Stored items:
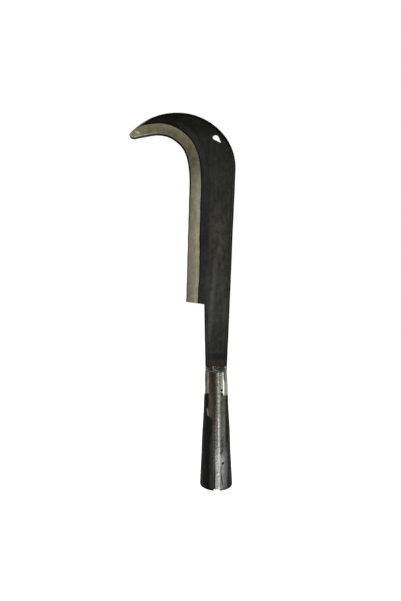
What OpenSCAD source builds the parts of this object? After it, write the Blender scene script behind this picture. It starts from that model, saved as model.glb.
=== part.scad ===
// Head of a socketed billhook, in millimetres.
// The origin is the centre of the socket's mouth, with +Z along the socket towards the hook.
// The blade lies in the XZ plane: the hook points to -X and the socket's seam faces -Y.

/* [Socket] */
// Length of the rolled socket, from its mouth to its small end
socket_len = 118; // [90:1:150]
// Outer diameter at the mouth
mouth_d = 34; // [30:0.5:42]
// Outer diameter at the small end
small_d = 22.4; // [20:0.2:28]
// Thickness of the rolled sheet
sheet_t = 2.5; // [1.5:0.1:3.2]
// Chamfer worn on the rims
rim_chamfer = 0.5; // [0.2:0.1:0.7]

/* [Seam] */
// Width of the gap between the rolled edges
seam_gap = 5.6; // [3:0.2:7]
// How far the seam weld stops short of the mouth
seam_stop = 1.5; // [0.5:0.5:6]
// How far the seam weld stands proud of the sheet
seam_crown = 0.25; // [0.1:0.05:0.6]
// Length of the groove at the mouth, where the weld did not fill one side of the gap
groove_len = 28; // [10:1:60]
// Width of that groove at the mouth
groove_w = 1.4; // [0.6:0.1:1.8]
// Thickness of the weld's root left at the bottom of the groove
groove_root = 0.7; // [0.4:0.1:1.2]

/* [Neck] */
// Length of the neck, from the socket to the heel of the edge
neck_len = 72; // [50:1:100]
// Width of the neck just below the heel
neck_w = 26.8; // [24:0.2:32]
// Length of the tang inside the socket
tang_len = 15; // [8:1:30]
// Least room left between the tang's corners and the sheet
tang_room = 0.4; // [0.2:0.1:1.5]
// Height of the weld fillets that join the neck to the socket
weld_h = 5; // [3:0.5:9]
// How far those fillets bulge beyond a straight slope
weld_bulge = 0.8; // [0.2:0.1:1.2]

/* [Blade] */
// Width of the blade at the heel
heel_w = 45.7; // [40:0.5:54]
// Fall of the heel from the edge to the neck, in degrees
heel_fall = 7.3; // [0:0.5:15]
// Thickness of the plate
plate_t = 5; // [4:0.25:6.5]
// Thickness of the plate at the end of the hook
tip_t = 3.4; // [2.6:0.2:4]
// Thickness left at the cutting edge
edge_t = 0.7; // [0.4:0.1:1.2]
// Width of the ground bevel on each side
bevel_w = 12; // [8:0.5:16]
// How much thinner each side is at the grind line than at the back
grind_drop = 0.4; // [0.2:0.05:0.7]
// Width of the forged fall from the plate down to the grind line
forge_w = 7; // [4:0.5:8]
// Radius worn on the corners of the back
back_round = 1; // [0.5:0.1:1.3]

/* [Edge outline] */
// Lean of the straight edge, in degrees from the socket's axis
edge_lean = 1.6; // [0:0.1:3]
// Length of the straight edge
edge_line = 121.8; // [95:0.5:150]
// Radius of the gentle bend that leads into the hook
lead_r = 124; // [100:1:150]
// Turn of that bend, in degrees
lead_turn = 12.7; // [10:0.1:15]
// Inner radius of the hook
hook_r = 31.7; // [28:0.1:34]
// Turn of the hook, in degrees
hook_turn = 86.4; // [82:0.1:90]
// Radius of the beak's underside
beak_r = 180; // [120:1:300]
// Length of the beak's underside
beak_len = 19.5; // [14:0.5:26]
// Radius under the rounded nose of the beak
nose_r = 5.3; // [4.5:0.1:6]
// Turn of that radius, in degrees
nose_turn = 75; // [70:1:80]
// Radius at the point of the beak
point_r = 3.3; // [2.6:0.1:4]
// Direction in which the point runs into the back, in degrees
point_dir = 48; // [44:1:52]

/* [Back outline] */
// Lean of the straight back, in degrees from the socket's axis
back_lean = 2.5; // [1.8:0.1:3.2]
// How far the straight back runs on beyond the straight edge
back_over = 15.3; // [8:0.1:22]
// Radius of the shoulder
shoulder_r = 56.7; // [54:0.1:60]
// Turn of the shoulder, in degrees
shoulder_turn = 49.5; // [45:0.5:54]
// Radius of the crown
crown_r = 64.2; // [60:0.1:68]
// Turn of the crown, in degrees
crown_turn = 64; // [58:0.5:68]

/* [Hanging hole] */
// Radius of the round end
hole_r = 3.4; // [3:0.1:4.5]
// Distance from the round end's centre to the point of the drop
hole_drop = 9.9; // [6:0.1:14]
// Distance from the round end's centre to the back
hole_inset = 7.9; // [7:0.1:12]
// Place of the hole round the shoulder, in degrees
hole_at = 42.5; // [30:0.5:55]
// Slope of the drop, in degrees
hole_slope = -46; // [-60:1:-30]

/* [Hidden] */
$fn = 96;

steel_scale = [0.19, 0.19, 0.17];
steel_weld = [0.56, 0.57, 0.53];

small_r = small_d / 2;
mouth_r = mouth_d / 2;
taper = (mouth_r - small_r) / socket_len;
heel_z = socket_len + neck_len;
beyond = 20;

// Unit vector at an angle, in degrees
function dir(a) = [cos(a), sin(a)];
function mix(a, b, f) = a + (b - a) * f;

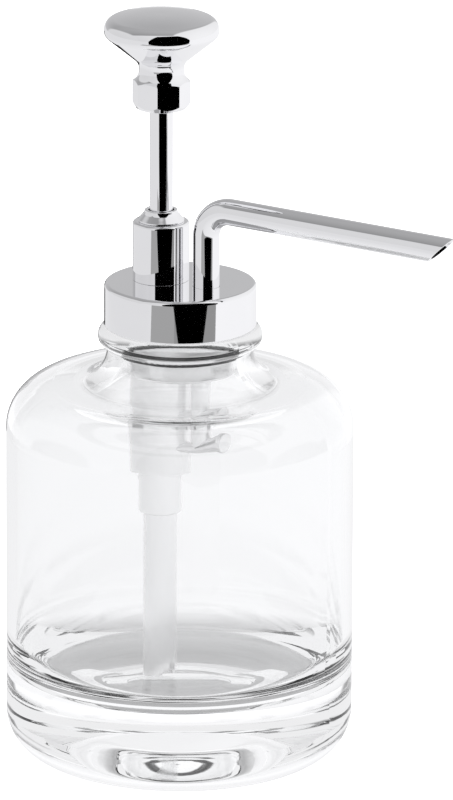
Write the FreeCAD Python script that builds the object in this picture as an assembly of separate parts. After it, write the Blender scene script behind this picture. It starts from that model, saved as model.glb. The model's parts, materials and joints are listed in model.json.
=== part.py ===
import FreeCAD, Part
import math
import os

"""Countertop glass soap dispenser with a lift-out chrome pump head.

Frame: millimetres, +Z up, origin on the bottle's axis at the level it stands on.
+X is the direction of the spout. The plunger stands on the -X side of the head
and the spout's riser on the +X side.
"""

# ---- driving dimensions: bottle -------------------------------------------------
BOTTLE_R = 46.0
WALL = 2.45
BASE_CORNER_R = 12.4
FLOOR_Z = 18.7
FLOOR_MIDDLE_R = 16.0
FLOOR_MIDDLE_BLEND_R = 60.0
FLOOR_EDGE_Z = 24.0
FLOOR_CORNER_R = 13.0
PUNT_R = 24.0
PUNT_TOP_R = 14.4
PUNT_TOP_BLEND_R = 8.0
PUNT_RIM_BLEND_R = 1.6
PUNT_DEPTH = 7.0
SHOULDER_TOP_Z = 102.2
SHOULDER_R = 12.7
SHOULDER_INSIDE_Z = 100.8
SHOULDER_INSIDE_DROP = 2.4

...

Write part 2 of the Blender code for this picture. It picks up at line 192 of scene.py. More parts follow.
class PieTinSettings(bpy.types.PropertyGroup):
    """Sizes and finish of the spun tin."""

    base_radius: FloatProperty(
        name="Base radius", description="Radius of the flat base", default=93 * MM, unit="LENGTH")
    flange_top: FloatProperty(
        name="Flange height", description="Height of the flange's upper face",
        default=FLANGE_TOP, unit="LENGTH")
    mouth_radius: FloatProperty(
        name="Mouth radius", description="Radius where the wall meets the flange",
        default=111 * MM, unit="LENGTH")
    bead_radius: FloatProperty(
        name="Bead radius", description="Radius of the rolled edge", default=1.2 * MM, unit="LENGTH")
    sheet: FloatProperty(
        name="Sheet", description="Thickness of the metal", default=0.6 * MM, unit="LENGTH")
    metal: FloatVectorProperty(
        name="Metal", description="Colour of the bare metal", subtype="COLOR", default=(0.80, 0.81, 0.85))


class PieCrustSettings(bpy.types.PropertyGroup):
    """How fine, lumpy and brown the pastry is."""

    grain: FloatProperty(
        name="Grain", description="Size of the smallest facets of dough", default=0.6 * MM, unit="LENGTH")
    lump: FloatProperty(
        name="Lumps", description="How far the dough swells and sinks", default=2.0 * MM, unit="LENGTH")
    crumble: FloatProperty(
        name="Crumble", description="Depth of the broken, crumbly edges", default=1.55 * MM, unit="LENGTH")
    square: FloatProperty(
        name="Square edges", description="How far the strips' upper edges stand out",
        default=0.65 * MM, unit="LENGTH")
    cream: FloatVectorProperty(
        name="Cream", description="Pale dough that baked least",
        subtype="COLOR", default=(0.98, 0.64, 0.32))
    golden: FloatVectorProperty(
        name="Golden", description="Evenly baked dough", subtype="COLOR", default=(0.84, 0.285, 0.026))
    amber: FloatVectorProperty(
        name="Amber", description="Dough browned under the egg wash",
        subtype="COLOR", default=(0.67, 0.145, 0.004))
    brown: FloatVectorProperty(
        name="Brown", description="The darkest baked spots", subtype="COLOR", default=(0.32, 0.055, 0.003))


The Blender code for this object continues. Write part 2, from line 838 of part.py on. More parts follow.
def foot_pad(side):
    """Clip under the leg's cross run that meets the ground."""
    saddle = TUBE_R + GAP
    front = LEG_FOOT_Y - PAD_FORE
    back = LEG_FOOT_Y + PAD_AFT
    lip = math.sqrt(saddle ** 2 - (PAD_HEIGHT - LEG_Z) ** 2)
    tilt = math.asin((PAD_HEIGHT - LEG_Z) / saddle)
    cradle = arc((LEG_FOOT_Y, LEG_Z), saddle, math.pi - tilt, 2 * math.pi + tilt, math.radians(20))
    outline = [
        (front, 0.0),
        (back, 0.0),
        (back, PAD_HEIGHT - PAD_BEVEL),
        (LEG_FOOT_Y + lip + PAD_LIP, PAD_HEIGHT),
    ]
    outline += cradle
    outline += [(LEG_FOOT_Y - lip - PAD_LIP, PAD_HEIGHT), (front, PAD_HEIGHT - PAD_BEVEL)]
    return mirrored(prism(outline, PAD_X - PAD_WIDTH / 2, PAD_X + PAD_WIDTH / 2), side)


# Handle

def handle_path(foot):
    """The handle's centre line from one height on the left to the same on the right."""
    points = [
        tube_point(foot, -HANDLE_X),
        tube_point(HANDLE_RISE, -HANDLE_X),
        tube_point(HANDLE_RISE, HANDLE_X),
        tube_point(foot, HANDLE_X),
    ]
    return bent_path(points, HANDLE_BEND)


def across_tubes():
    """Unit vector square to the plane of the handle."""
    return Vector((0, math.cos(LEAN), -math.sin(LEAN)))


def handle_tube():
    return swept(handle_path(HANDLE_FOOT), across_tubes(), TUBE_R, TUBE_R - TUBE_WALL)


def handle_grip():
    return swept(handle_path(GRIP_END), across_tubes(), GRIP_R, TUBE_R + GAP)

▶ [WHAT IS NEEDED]
Copy out every line from the material above in which the word "model" appears.

▶ [COMPLETE RESPONSE]
What OpenSCAD source builds the parts of this object? After it, write the Blender scene script behind this picture. It starts from that model, saved as model.glb.
Write the FreeCAD Python script that builds the object in this picture as an assembly of separate parts. After it, write the Blender scene script behind this picture. It starts from that model, saved as model.glb. The model's parts, materials and joints are listed in model.json.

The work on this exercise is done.